Freitag, 19. Februar 2016

Die Katze am Fenster

Ein Fenster in Rothenburg o.d.T.
Manchmal, wenn ich morgens aufwache, höre ich eine Amsel ziemlich eindringlich rufen: Did-did, did-did, did-did, die Tonleiter rauf und runter. Das ist eine Warnung an ihre Mitvögel, dass wieder eine Katze in der Nähe sein muss. Ich schaue aus dem Fenster und sehe eine grauweiße vorüberhuschen und im Dickicht verschwinden. Das ist dann schon die vierte, die es sich in meinem Garten gemütlich macht, nach der weißen, der schwarzen und der bunt gescheckten. Fenster sind wie Türen: Man kann hinausschauen und auch von draußen hereinschauen. Allerdings verlässt man Häuser besser durch Türen als durch Fenster und kommt auch besser durch sie rein. Gestern Abend hatte ich meine Türen mal wieder durch Rolläden gegen allzu starken Katzenandrang abgesichert.

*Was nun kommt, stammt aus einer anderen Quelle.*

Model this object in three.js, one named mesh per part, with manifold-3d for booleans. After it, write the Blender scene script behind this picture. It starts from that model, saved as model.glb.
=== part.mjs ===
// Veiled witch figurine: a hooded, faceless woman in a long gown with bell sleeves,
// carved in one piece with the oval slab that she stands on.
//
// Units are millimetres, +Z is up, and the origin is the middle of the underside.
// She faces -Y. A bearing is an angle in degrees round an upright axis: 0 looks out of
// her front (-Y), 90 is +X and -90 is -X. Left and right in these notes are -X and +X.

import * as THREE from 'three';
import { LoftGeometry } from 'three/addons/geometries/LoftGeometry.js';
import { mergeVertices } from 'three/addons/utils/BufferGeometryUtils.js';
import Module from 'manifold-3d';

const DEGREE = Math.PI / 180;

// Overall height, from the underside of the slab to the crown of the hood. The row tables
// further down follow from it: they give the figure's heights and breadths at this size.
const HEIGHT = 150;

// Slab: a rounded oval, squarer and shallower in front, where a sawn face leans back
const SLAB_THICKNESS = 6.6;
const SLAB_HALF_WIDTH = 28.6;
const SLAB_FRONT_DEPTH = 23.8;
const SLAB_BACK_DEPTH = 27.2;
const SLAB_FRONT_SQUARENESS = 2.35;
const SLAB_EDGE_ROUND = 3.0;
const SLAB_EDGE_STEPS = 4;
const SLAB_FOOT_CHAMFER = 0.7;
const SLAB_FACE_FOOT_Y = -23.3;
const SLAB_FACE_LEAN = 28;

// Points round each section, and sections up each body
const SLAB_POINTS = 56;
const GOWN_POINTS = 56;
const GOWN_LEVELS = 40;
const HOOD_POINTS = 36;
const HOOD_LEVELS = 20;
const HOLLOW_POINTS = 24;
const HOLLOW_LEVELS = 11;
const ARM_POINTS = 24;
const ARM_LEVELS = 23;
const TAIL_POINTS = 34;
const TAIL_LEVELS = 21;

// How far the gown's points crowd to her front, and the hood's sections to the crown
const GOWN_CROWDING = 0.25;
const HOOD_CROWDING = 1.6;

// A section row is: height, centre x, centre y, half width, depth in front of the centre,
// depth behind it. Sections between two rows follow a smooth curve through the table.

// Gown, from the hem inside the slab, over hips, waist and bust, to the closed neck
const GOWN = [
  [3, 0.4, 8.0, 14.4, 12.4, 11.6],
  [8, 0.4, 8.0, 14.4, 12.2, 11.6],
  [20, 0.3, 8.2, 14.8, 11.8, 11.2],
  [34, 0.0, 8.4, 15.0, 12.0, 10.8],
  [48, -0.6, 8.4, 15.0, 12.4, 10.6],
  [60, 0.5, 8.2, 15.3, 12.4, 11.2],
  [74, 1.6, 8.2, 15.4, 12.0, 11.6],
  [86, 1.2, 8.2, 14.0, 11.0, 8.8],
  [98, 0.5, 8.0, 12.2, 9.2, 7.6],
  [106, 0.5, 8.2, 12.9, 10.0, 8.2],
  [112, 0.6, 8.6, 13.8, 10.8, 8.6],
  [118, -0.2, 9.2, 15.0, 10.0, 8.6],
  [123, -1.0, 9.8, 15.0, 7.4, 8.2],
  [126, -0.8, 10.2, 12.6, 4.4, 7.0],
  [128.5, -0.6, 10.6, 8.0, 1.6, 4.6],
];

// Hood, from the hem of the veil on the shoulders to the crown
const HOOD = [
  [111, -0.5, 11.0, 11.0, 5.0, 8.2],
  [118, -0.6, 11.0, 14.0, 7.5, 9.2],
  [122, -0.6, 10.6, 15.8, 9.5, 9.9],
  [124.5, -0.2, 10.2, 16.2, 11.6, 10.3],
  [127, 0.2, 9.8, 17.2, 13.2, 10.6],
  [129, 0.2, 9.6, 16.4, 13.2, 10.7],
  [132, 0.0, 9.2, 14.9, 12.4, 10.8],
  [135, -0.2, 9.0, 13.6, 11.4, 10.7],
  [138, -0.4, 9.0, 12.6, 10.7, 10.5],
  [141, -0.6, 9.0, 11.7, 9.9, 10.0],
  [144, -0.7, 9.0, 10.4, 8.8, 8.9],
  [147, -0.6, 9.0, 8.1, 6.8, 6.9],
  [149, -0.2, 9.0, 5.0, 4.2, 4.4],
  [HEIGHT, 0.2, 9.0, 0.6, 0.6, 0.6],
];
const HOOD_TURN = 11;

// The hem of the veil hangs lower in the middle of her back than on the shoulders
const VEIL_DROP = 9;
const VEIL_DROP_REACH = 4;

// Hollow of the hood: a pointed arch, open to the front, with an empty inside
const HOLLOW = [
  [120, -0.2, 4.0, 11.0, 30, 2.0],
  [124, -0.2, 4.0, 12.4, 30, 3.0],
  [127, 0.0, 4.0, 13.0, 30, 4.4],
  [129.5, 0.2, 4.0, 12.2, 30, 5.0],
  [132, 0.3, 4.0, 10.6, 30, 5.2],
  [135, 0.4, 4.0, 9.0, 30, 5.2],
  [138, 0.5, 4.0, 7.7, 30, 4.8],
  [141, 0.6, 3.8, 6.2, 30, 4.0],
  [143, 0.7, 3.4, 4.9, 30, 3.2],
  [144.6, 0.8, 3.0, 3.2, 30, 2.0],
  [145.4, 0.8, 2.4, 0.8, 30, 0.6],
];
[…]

Nur einen Spalt des Fensterrolladens ließ ich offen, um noch ein wenig lüften zu können. Irgendwann schaute ich mal raus, und genau in dem Moment schaute die weiße Katze herein. Für diejenigen, die ihre Vorgeschichte nicht kennen: Es ist eine Katze, die in der Nachbarschaft wohnt, meine Vermieterin oben und mich aber seit einem halben Jahr massiv um Futter angeht und sich in meiner Wohnung einnisten will. Wir lieben sie sehr, können ihr Verhalten jedoch auf die Dauer so nicht dulden.

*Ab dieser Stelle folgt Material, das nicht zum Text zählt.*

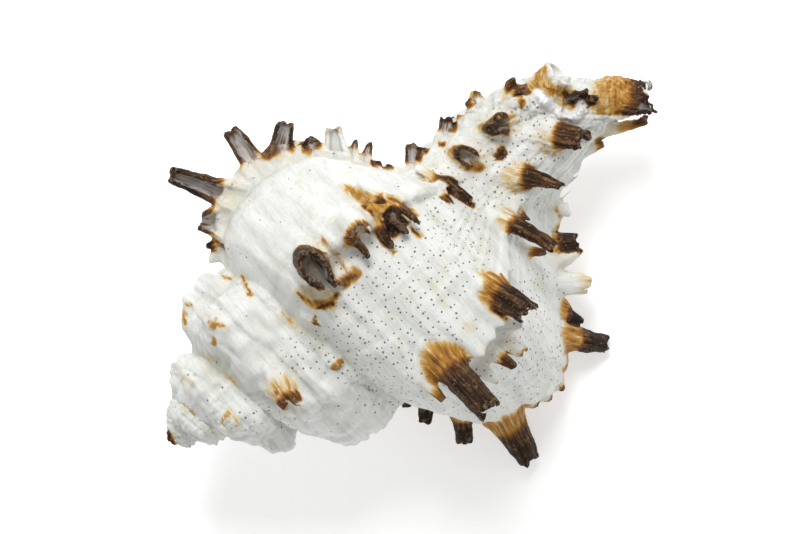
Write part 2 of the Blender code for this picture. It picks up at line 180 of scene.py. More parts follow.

Also die Katze schaute herein, blieb aber, wie überhaupt in letzter Zeit, still. Wenn sie nichts zum Futtern bekommt, rennt sie wie verrückt am Stamm des Walnussbaums hinauf, um Vögel zu jagen. Oder sie sitzt auf dem Rand des Komposthaufens und wartet darauf, dass eine Maus vorbeikommt. Katzen sind ja wie alle Haustiere domestizierte Wildtiere, und wenn sie nicht versorgt werden, erwachen ihre Instinkte. Nachdem ich nun die Katze, insgeheim nenne ich sie schon "Mitzi", weil sie immer so leidend-verträumt daherschaut, gesehen hatte, traf ich draußen bei den Mülltonnen meine Vermieterin. Natürlich sprachen wir über unsere Erfahrung mit der Katze. Kürzlich sei ein Hund bei ihr zu Besuch gewesen, da hätte sich die Katze nicht mehr blicken lassen. Der Grund dafür, dass sie uns beide quasi "adoptiert" hat, sei darin zu suchen, dass ihre Besitzer immer morgens zur Arbeit gehen und sie dann rauslassen. Fast alle Katzenbesitzer dieses Viertels gehen zur Arbeit und lassen ihre Katzen raus. Aber nur Mitzi scheint so liebebedürftig, dass sie sich deswegen gleich eine neue Wohnung suchen will. Vielleicht schmeckt es ihr bei uns auch nur besser, meinte die Vermieterin mit einem Zwinkern und lachte herzlich, als ich ihr von dem "schlechten Essen erzählte, das ich der Katze einmal angeboten hatte. Unser Gentlecat´s Agreement besteht jetzt darin, dass sie vorbeikommen darf, wenn sie sie sich "ordentlich" aufführt. Ordentlich heißt, nicht wie wild an der Tür zu kratzen,  zu schreien und herzzzerreißend zu miauen, an die Scheiben zu schlagen und auf den Briefkasten zu klettern, um Einlass zu fordern. Sie ist auch stiller geworden und wartet, bis irgendwann ein Fenster oder eine Tür aufgeht. Zudem hat sie ihr Ursprungsgewicht wieder erreicht, weil sie nicht mehr unkontrolliert gefüttert wird. Und wenn der Rolladen vorm Fenster oder der Tür runtergelassen ist, weiß sie, dass sie lieber heimgehen sollte.